What is expected ▸
Reproduce all of the listing below without alteration.

• • • •

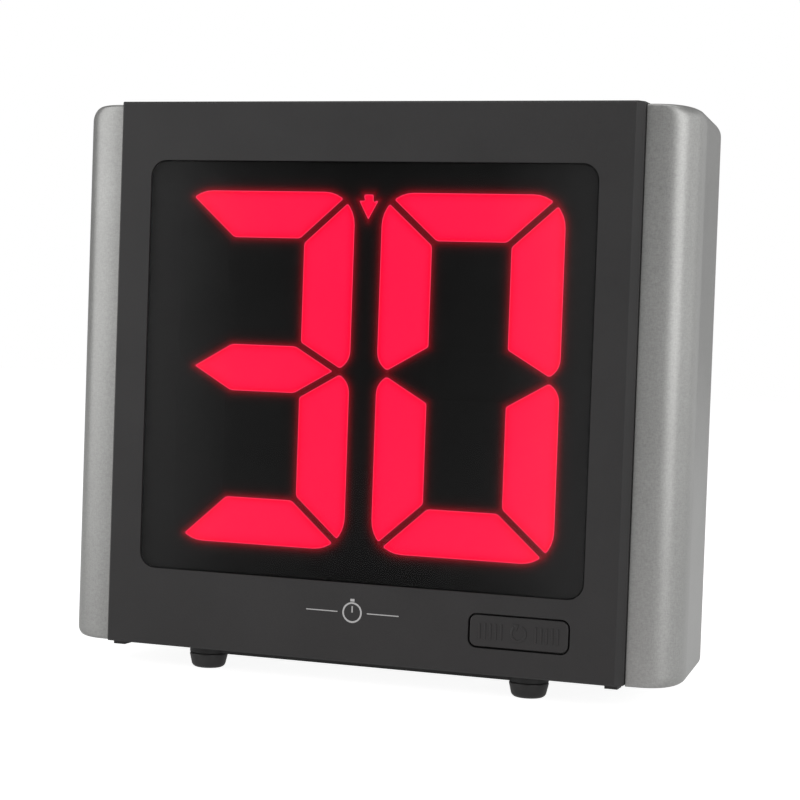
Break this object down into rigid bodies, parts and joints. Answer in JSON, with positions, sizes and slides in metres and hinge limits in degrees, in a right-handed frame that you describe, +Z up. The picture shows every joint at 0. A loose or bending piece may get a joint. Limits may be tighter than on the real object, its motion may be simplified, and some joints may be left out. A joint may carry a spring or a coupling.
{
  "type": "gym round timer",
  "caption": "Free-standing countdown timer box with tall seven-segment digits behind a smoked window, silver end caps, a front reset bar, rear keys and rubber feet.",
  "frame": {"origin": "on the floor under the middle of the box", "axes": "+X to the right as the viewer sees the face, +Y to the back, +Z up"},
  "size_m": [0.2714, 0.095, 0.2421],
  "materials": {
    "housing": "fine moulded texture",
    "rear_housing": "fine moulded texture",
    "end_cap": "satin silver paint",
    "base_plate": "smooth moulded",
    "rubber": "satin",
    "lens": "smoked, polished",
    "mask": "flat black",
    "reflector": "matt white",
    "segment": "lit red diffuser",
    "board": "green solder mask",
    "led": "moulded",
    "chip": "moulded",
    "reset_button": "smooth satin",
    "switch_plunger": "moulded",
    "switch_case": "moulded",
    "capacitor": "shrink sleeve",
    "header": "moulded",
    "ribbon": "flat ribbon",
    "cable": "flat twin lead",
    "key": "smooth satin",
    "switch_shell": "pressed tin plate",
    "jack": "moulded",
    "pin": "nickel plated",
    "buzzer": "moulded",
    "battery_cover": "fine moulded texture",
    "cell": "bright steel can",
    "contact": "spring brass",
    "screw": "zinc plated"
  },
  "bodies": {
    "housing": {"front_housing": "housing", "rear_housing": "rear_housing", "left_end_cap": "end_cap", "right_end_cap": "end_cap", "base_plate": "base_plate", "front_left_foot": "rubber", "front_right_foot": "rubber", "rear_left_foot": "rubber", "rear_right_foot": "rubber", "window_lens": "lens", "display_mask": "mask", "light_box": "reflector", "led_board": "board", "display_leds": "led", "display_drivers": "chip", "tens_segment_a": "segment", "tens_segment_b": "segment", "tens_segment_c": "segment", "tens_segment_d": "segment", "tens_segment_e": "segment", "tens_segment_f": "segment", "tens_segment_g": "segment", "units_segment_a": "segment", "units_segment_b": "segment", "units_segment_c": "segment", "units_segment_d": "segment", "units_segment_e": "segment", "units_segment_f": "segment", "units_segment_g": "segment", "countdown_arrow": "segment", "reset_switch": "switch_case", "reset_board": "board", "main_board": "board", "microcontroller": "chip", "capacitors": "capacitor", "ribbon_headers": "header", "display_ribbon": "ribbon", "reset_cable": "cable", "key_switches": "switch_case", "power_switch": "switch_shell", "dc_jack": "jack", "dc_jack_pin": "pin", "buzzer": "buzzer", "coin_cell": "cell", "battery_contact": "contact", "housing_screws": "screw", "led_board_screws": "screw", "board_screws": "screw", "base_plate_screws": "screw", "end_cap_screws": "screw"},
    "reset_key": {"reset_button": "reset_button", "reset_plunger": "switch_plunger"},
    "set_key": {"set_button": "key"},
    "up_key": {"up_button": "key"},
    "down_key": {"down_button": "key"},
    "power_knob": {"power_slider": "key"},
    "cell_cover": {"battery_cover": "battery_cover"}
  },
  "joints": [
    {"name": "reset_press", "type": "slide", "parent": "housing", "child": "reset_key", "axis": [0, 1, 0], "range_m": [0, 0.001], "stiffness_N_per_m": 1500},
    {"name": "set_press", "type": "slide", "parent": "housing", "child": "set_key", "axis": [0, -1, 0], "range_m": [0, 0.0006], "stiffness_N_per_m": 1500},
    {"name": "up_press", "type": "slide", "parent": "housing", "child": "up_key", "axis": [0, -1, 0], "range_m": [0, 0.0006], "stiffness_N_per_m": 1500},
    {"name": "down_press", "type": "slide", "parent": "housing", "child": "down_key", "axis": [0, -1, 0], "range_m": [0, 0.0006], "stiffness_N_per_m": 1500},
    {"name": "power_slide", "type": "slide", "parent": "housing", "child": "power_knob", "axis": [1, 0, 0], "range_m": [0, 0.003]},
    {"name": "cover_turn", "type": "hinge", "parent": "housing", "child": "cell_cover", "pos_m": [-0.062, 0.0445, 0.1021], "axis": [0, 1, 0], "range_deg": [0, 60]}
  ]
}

• • • •

Response ▸
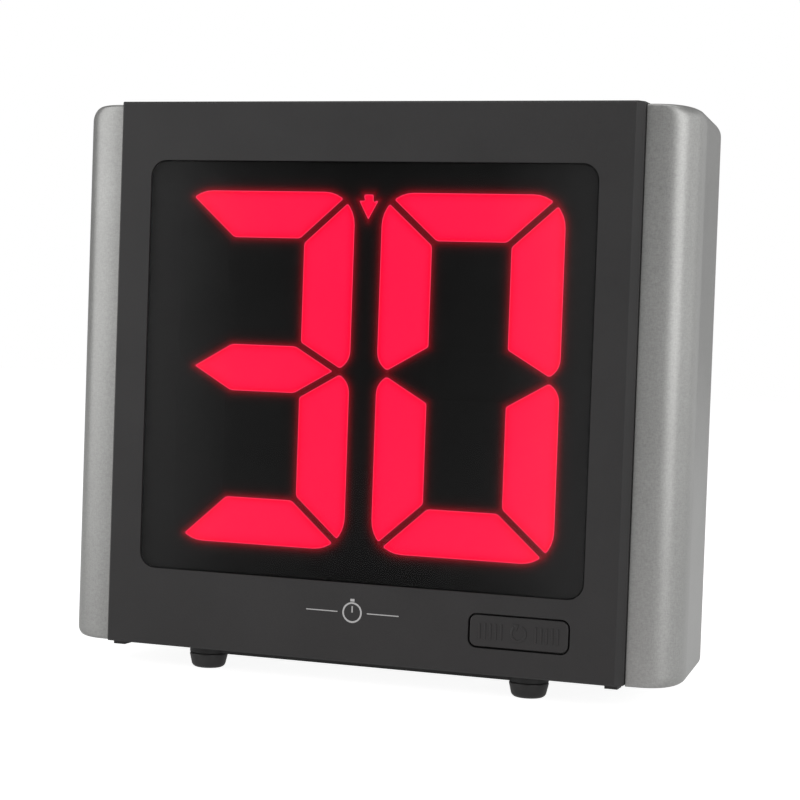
Break this object down into rigid bodies, parts and joints. Answer in JSON, with positions, sizes and slides in metres and hinge limits in degrees, in a right-handed frame that you describe, +Z up. The picture shows every joint at 0. A loose or bending piece may get a joint. Limits may be tighter than on the real object, its motion may be simplified, and some joints may be left out. A joint may carry a spring or a coupling.
{
  "type": "gym round timer",
  "caption": "Free-standing countdown timer box with tall seven-segment digits behind a smoked window, silver end caps, a front reset bar, rear keys and rubber feet.",
  "frame": {"origin": "on the floor under the middle of the box", "axes": "+X to the right as the viewer sees the face, +Y to the back, +Z up"},
  "size_m": [0.2714, 0.095, 0.2421],
  "materials": {
    "housing": "fine moulded texture",
    "rear_housing": "fine moulded texture",
    "end_cap": "satin silver paint",
    "base_plate": "smooth moulded",
    "rubber": "satin",
    "lens": "smoked, polished",
    "mask": "flat black",
    "reflector": "matt white",
    "segment": "lit red diffuser",
    "board": "green solder mask",
    "led": "moulded",
    "chip": "moulded",
    "reset_button": "smooth satin",
    "switch_plunger": "moulded",
    "switch_case": "moulded",
    "capacitor": "shrink sleeve",
    "header": "moulded",
    "ribbon": "flat ribbon",
    "cable": "flat twin lead",
    "key": "smooth satin",
    "switch_shell": "pressed tin plate",
    "jack": "moulded",
    "pin": "nickel plated",
    "buzzer": "moulded",
    "battery_cover": "fine moulded texture",
    "cell": "bright steel can",
    "contact": "spring brass",
    "screw": "zinc plated"
  },
  "bodies": {
    "housing": {"front_housing": "housing", "rear_housing": "rear_housing", "left_end_cap": "end_cap", "right_end_cap": "end_cap", "base_plate": "base_plate", "front_left_foot": "rubber", "front_right_foot": "rubber", "rear_left_foot": "rubber", "rear_right_foot": "rubber", "window_lens": "lens", "display_mask": "mask", "light_box": "reflector", "led_board": "board", "display_leds": "led", "display_drivers": "chip", "tens_segment_a": "segment", "tens_segment_b": "segment", "tens_segment_c": "segment", "tens_segment_d": "segment", "tens_segment_e": "segment", "tens_segment_f": "segment", "tens_segment_g": "segment", "units_segment_a": "segment", "units_segment_b": "segment", "units_segment_c": "segment", "units_segment_d": "segment", "units_segment_e": "segment", "units_segment_f": "segment", "units_segment_g": "segment", "countdown_arrow": "segment", "reset_switch": "switch_case", "reset_board": "board", "main_board": "board", "microcontroller": "chip", "capacitors": "capacitor", "ribbon_headers": "header", "display_ribbon": "ribbon", "reset_cable": "cable", "key_switches": "switch_case", "power_switch": "switch_shell", "dc_jack": "jack", "dc_jack_pin": "pin", "buzzer": "buzzer", "coin_cell": "cell", "battery_contact": "contact", "housing_screws": "screw", "led_board_screws": "screw", "board_screws": "screw", "base_plate_screws": "screw", "end_cap_screws": "screw"},
    "reset_key": {"reset_button": "reset_button", "reset_plunger": "switch_plunger"},
    "set_key": {"set_button": "key"},
    "up_key": {"up_button": "key"},
    "down_key": {"down_button": "key"},
    "power_knob": {"power_slider": "key"},
    "cell_cover": {"battery_cover": "battery_cover"}
  },
  "joints": [
    {"name": "reset_press", "type": "slide", "parent": "housing", "child": "reset_key", "axis": [0, 1, 0], "range_m": [0, 0.001], "stiffness_N_per_m": 1500},
    {"name": "set_press", "type": "slide", "parent": "housing", "child": "set_key", "axis": [0, -1, 0], "range_m": [0, 0.0006], "stiffness_N_per_m": 1500},
    {"name": "up_press", "type": "slide", "parent": "housing", "child": "up_key", "axis": [0, -1, 0], "range_m": [0, 0.0006], "stiffness_N_per_m": 1500},
    {"name": "down_press", "type": "slide", "parent": "housing", "child": "down_key", "axis": [0, -1, 0], "range_m": [0, 0.0006], "stiffness_N_per_m": 1500},
    {"name": "power_slide", "type": "slide", "parent": "housing", "child": "power_knob", "axis": [1, 0, 0], "range_m": [0, 0.003]},
    {"name": "cover_turn", "type": "hinge", "parent": "housing", "child": "cell_cover", "pos_m": [-0.062, 0.0445, 0.1021], "axis": [0, 1, 0], "range_deg": [0, 60]}
  ]
}